If you’re a young dancer contemplating where to train, take into consideration that at the Bolshoi, it wasn’t easy; we trained 10-hour days, six days a week. The physical strain was evident, and yet the teachers continued to push and push us to the extreme. Classes were in Russian, and, living in Moscow, I was unable to see my friends and family, or spend time at home for long stretches of time. People would ask me “Is it worth it?” to which I’d reply, “Yes!”
My body responded well to the Vaganova method from the start, with its focus on turnout and precision in the execution of specific movements. There is much repetition involved which did great things for my muscle memory and stamina. I feel the Russian style of ballet gave me great technique, but also allowed me to dance from the soul. Acting classes are part of the curriculum and helped us, as students, understand how to interpret and present a story; which is so important for any performance.
The Bolshoi Ballet Academy’s prestige sees students from all over the world come to study Russian ballet. Around 12% of students are from countries outside of Russia, such as the USA and Japan.
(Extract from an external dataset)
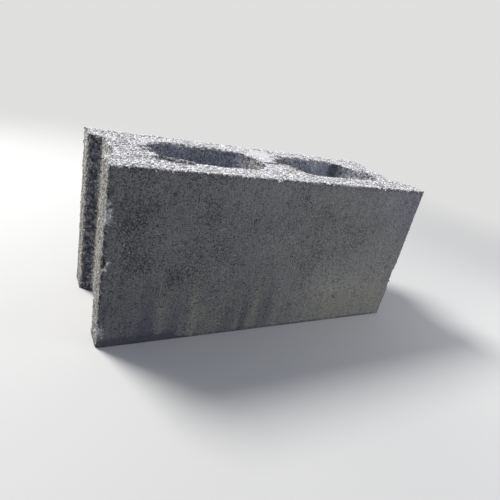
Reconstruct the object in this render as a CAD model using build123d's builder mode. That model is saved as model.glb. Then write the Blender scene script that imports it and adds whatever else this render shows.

My close friends were from Portugal, Texas and Bilbao, indicating how my time at the Bolshoi not only provided me with a very Russian view of ballet, but also broadened my world-wide perception of classical dance.
Indeed, my Russian training has given me flexibility I could only have dreamed of, superlative technique, discipline, a new language, a friend in pretty much every country in the world, and most importantly, it’s given me a career as a ballet dancer.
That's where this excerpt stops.